There is no such concept as "language variant" in D-I. When a given
language has a real variant (there are two cases, slightly different:
Portuguese and Chinese), this is made clear from the first screen.

Don't expect any "German as spoken in Austria" language variant in
D-I.....nor in any major end-user software. Most localization teams
have just agreed this is plain silly and wasted resources. Just look
around and check whether there is such beast for major software and
end-user environments.

The only widely used variants are pt_BR, zh_CN and zh_TW. Sometimes,
some es_NN where NN is in Latin America but here as well, the real
need for specific variants is very debated.

So, it's probably better not speaking about choosing a language
variant (we never do that in D-I) but more about choosing a language,
then a country, the country being a choice that drives other
location-related settings.
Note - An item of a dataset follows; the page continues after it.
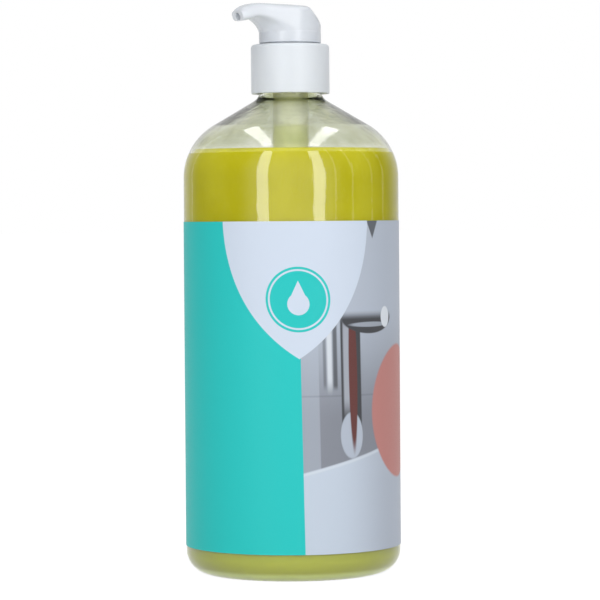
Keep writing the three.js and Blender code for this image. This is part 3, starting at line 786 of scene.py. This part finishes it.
def makeSpring():
    s = springSizes
    half = s["wire"] / 2
    flatPitch = s["wire"] * s["endPitch"]
    openTurns = s["turns"] - 2
    openPitch = (s["height"] - s["wire"] - 2 * flatPitch) / openTurns
    points, faces = [], []
    for i in range(s["steps"] + 1):
        turn = s["turns"] * i / s["steps"]
        flat = min(turn, 1) + max(turn - s["turns"] + 1, 0)
        z = s["foot"] + half + flat * flatPitch + min(max(turn - 1, 0), openTurns) * openPitch
        angle = turn * 2 * pi
        for k in range(s["round"]):
            a = 2 * pi * k / s["round"]
            r = s["mean"] + half * cos(a)
            height = min(max(z + half * sin(a), s["foot"]), s["foot"] + s["height"])
            points.append((r * cos(angle), r * sin(angle), height))
    n = s["round"]
    for i in range(s["steps"]):
        for k in range(n):
            a, b = i * n + k, i * n + (k + 1) % n
            faces.append((a, a + n, b + n, b))
    faces.append(list(range(n)))
    faces.append([s["steps"] * n + k for k in reversed(range(n))])
    return addPiece("returnSpring", points, faces)


returnSpring = makeSpring()
returnSpring.data.materials.append(steelFinish)
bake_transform(returnSpring)
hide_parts("return_spring")

# Piston: a sleeve with a lip at each end
pistonSizes = {"bore": 3.85, "lip": 6.35, "waist": 5.3, "foot": 174.5, "top": 184.5, "lipHeight": 1.6,
               "lipTaper": 1, "bevelIn": 0.5, "bevelUp": 0.6}


def makePiston():
    p = pistonSizes
    corners = []
    for end, way in ((p["foot"], 1), (p["top"], -1)):
        half = [
            (p["bore"], end, 0.15), (p["lip"] - p["bevelIn"], end, 0.3),
            (p["lip"], end + way * p["bevelUp"], 0.3), (p["lip"], end + way * p["lipHeight"], 0.3),
            (p["waist"], end + way * (p["lipHeight"] + p["lipTaper"]), 0.5)]
        corners += half[::way]
    return keepEdges(lathe("pistonSleeve", rounded(corners), 80))


pistonSleeve = setFinish(makePiston(), naturalFinish, "plunger")
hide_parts("piston")

# Stem, with a band over the piston
stemSizes = {"radius": 3.7, "bore": 2.2, "foot": 174.3, "top": 222.5, "band": 5, "bandFoot": 184.8,
             "bandTop": 189.2}


def makeStem():
    line = outline(stemSizes, [
        ("bore", "foot", 0.1), ("radius", "foot", 0.2), ("radius", "bandFoot", 0.15),
        ("band", "bandFoot", 0.3), ("band", "bandTop", 0.6), ("radius", "bandTop", 0.2),
        ("radius", "top", 0.4), ("bore", "top", 0.2)])
    return keepEdges(lathe("pumpStem", line, 72))


pumpStem = setFinish(makeStem(), collarWhite, "head")
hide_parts("stem")

# Plug in the stem's foot, with a plate under the piston
seatSizes = {"axis": 0, "radius": 4.6, "plug": 2.15, "foot": 172.6, "plate": 174.2, "top": 176.4}


def makeSeat():
    line = outline(seatSizes, [
        ("axis", "foot", 0), ("radius", "foot", 0.4), ("radius", "plate", 0.2), ("plug", "plate", 0.1),
        ("plug", "top", 0.4), ("axis", "top", 0)])
    return keepEdges(lathe("stemSeat", line, 64, closed=False))


stemSeat = setFinish(makeSeat(), naturalFinish, "head")
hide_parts("piston_seat")
print("plunger made")

# Head: skirt, thumb pad and drooping spout in one moulding
headSizes = {
    "skirt": 12.7, "wall": 1.2, "foot": 216.7, "slope": 224.5, "pad": 232.585, "padBack": -2.4, "padDip": 0.6,
    "backBulge": (4.1, 3.7), "reach": 25.7, "planInset": 0.05, "backInset": 0.12, "tipHalf": 4.2,
    "tipDrop": 3.5, "tipHeight": 3.9, "tipRun": 7, "tipLean": 0.3, "leanRun": 11, "noseRun": 9.8,
    "noseBend": 3, "lineSteps": 24, "flare": 7.5, "flareInset": 0.2, "flareStart": 2.6, "sideRound": 3.4,
    "topPower": 3.2, "lowPower": (12, 4), "lowFrom": 0.25, "roof": 1.6, "roofFillet": 1.5,
    "root": 0.8, "socket": 3.75, "socketOuter": 4.9, "socketFoot": 213.3, "lock": 7.9, "lockBore": 6,
    "lockFoot": 211.7, "longest": 0.4, "heading": 207, "voxel": 0.26, "smoothing": 5, "softness": 0.5,
    "sections": 120, "around": 112,
    "thread": {"foot": 212.6, "lead": 3.6, "turns": 1.1, "crest": 0.3, "root": 0.7, "depth": 0.12,
               "zone": (7.8, 8, 211, 216)},
}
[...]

Which is basically what is said in D-I
screens...with the constraint of keeping the message intelligible for
the average user.

> Somehow I reckon, though, that there is some technical reason for
> things being the way they are that makes my approach impossible ... :-)


Many. The first being: why would we redesign entirely this part of the
software while it addresses the vast majority of needs.

I think this discussion is useful to identify the few quirks that were
remaining (see Frans comments) and we really need to thank you for
this. Still, I'm not convinced we should redesign things entirely.